* _STATED TASK_: Copy every line of the entries that includes the word "object".

* _RECORDS SUPPLIED_:

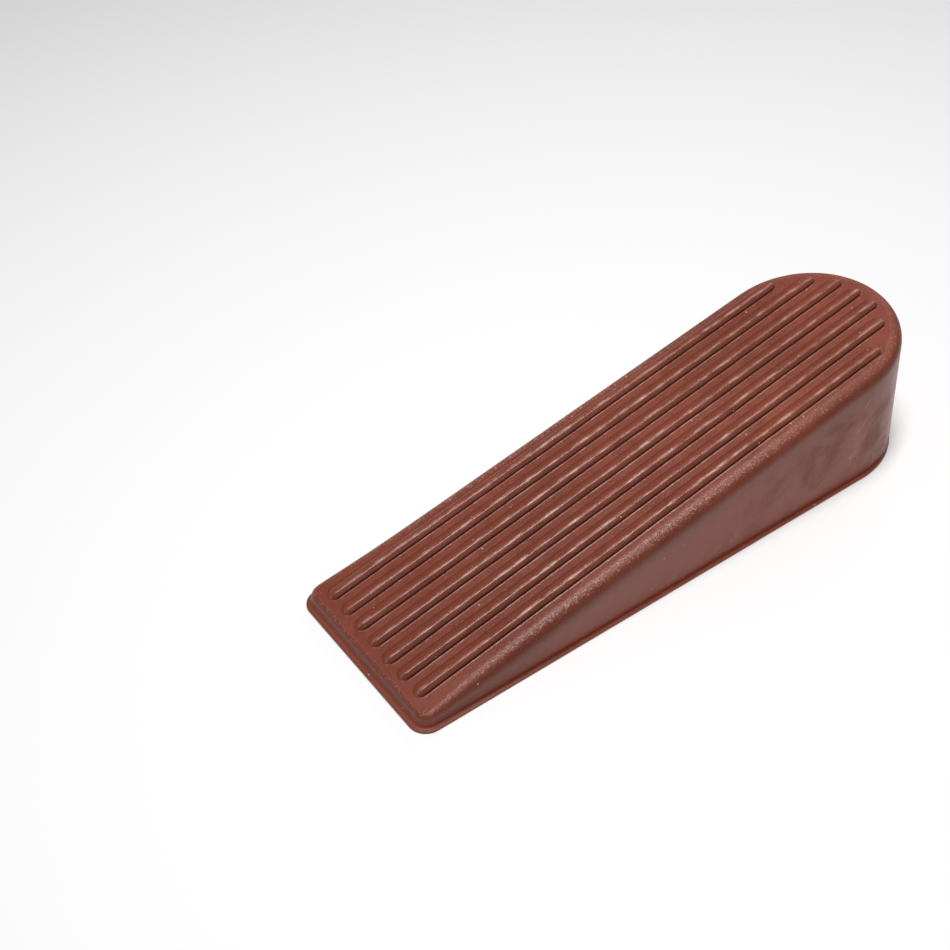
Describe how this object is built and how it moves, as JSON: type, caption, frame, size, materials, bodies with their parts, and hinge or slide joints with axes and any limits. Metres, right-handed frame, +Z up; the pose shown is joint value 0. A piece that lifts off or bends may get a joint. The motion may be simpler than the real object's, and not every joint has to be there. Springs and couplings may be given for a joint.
{
  "type": "door wedge",
  "caption": "Rubber door wedge with a square toe, a half-round heel, lengthwise grip ribs on the ramp and a thin base rim.",
  "frame": {"origin": "centre of the footprint's bounding box, on the floor under the sole", "axes": "+X from the toe to the heel, +Y across the wedge to the left seen from the toe, +Z up"},
  "size_m": [0.12, 0.038, 0.0271],
  "materials": {
    "rubber_body": "semi-gloss moulded rubber, reddish brown",
    "rubber_sole": "semi-matt moulded rubber, reddish brown"
  },
  "bodies": {
    "root": {"wedge_body": "rubber_body", "base_sole": "rubber_sole"}
  },
  "joints": []
}
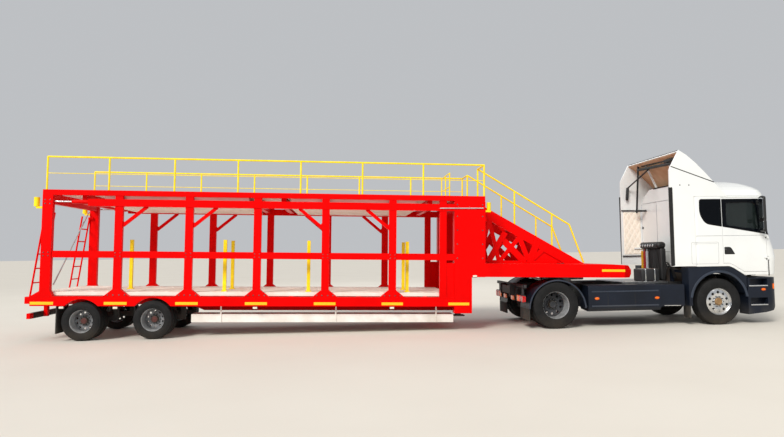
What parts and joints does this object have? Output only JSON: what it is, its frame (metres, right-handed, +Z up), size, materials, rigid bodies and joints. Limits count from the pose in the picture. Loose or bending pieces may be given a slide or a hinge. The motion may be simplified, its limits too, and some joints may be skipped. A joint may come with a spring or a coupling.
{
  "type": "car transporter truck",
  "caption": "Articulated car transporter: a white tractor unit with a red two-deck trailer of open frames, handrails, stairway and loading ramps, hinged at its fifth wheel.",
  "frame": {"origin": "on the ground, in the middle of the standing lorry's length and width", "axes": "+X forwards to the cab, +Y to the left, +Z up"},
  "size_m": [16.2834, 3.01, 3.895],
  "materials": {
    "bare_steel": "satin",
    "black_plastic": "matte",
    "bright_rim": "polished",
    "cast_iron": "rough",
    "cream_paint": "satin",
    "frame_paint": "satin",
    "glass": "clear",
    "grey_rim": "satin",
    "interior": "matte",
    "lamp": "gloss",
    "red_paint": "gloss",
    "rubber": "matte",
    "seat_fabric": "woven",
    "skirt_paint": "satin",
    "tyre": "matte",
    "white_paint": "gloss",
    "yellow_paint": "gloss"
  },
  "bodies": {
    "tractor": {"air_lines": "rubber", "catwalk": "frame_paint", "chassis_frame": "frame_paint", "drive_axle": "cast_iron", "engine_block": "cast_iron", "fifth_wheel": "cast_iron", "front_axle": "cast_iron", "front_bumper": "skirt_paint", "side_skirts": "skirt_paint", "truck_fenders": "skirt_paint", "truck_lamps": "lamp"},
    "cab": {"cab_glass": "glass", "cab_shell": "white_paint", "dashboard": "interior", "grille": "black_plastic", "roof_deflector": "white_paint", "seats": "seat_fabric", "side_fairings": "white_paint"},
    "trailer": {"gooseneck": "red_paint", "handrails": "yellow_paint", "king_pin": "bare_steel", "landing_legs": "frame_paint", "lower_deck": "cream_paint", "side_frame_left": "red_paint", "side_frame_right": "red_paint", "stairs_ladders": "red_paint", "stanchions": "yellow_paint", "stays": "bare_steel", "stowed_ramps": "cream_paint", "trailer_axles": "cast_iron", "trailer_flaps": "rubber", "trailer_frame": "red_paint", "trailer_lamps": "lamp", "upper_deck": "cream_paint", "upper_frame": "red_paint"},
    "door_left": {"door_glass_left": "glass", "door_left": "white_paint", "mirror_left": "black_plastic"},
    "door_right": {"door_glass_right": "glass", "door_right": "white_paint", "mirror_right": "black_plastic"},
    "drive_wheel_left": {"drive_rim_left": "grey_rim", "drive_tyre_left": "tyre"},
    "drive_wheel_right": {"drive_rim_right": "grey_rim", "drive_tyre_right": "tyre"},
    "front_wheel_left": {"front_rim_left": "bright_rim", "front_tyre_left": "tyre"},
    "front_wheel_right": {"front_rim_right": "bright_rim", "front_tyre_right": "tyre"},
    "knuckle_left": {"knuckle_left": "cast_iron"},
    "knuckle_right": {"knuckle_right": "cast_iron"},
    "tie_rod": {"tie_rod": "bare_steel"},
    "trailer_fore_wheel_left": {"trailer_fore_rim_left": "grey_rim", "trailer_fore_tyre_left": "tyre"},
    "trailer_fore_wheel_right": {"trailer_fore_rim_right": "grey_rim", "trailer_fore_tyre_right": "tyre"},
    "trailer_rear_wheel_left": {"trailer_rear_rim_left": "grey_rim", "trailer_rear_tyre_left": "tyre"},
    "trailer_rear_wheel_right": {"trailer_rear_rim_right": "grey_rim", "trailer_rear_tyre_right": "tyre"}
  },
  "joints": [
    {"name": "articulation", "type": "hinge", "parent": "tractor", "child": "trailer", "pos_m": [3.48023, 0, 1.066], "axis": [0, 0, 1], "range_deg": [-60, 60]},
    {"name": "cab_tilt", "type": "hinge", "parent": "tractor", "child": "cab", "pos_m": [7.99524, 0, 1.06], "axis": [0, 1, 0], "range_deg": [0, 55]},
    {"name": "door_left_hinge", "type": "hinge", "parent": "cab", "child": "door_left", "pos_m": [7.79223, 1.244, 1.6], "axis": [0, 0, -1], "range_deg": [0, 70]},
    {"name": "door_right_hinge", "type": "hinge", "parent": "cab", "child": "door_right", "pos_m": [7.79223, -1.244, 1.6], "axis": [0, 0, 1], "range_deg": [0, 70]},
    {"name": "steer_left", "type": "hinge", "parent": "tractor", "child": "knuckle_left", "pos_m": [6.60923, 0.955, 0.509], "axis": [0, 0, 1], "range_deg": [-35, 35]},
    {"name": "steer_right", "type": "hinge", "parent": "tractor", "child": "knuckle_right", "pos_m": [6.60923, -0.955, 0.509], "axis": [0, 0, 1], "range_deg": [-35, 35]},
    {"name": "tie_rod_pivot", "type": "hinge", "parent": "knuckle_left", "child": "tie_rod", "pos_m": [6.43924, 0.955, 0.397], "axis": [0, 0, 1], "range_deg": [-35, 35]},
    {"name": "front_wheel_left_spin", "type": "hinge", "parent": "knuckle_left", "child": "front_wheel_left", "pos_m": [6.60923, 1.0875, 0.509], "axis": [0, 1, 0], "continuous": true},
    {"name": "drive_wheel_left_spin", "type": "hinge", "parent": "tractor", "child": "drive_wheel_left", "pos_m": [2.90923, 0.918, 0.509], "axis": [0, 1, 0], "continuous": true},
    {"name": "trailer_rear_wheel_left_spin", "type": "hinge", "parent": "trailer", "child": "trailer_rear_wheel_left", "pos_m": [-7.01677, 0.996, 0.396], "axis": [0, 1, 0], "continuous": true},
    {"name": "trailer_fore_wheel_left_spin", "type": "hinge", "parent": "trailer", "child": "trailer_fore_wheel_left", "pos_m": [-5.60177, 0.996, 0.396], "axis": [0, 1, 0], "continuous": true},
    {"name": "front_wheel_right_spin", "type": "hinge", "parent": "knuckle_right", "child": "front_wheel_right", "pos_m": [6.60923, -1.0875, 0.509], "axis": [0, 1, 0], "continuous": true},
    {"name": "drive_wheel_right_spin", "type": "hinge", "parent": "tractor", "child": "drive_wheel_right", "pos_m": [2.90923, -0.918, 0.509], "axis": [0, 1, 0], "continuous": true},
    {"name": "trailer_rear_wheel_right_spin", "type": "hinge", "parent": "trailer", "child": "trailer_rear_wheel_right", "pos_m": [-7.01677, -0.996, 0.396], "axis": [0, 1, 0], "continuous": true},
    {"name": "trailer_fore_wheel_right_spin", "type": "hinge", "parent": "trailer", "child": "trailer_fore_wheel_right", "pos_m": [-5.60177, -0.996, 0.396], "axis": [0, 1, 0], "continuous": true}
  ],
  "couplings": [
    {"joint": "steer_right", "follows": "steer_left", "ratio": 1},
    {"joint": "tie_rod_pivot", "follows": "steer_left", "ratio": -1}
  ]
}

* _WRITTEN RESPONSE_:
Describe how this object is built and how it moves, as JSON: type, caption, frame, size, materials, bodies with their parts, and hinge or slide joints with axes and any limits. Metres, right-handed frame, +Z up; the pose shown is joint value 0. A piece that lifts off or bends may get a joint. The motion may be simpler than the real object's, and not every joint has to be there. Springs and couplings may be given for a joint.
What parts and joints does this object have? Output only JSON: what it is, its frame (metres, right-handed, +Z up), size, materials, rigid bodies and joints. Limits count from the pose in the picture. Loose or bending pieces may be given a slide or a hinge. The motion may be simplified, its limits too, and some joints may be skipped. A joint may come with a spring or a coupling.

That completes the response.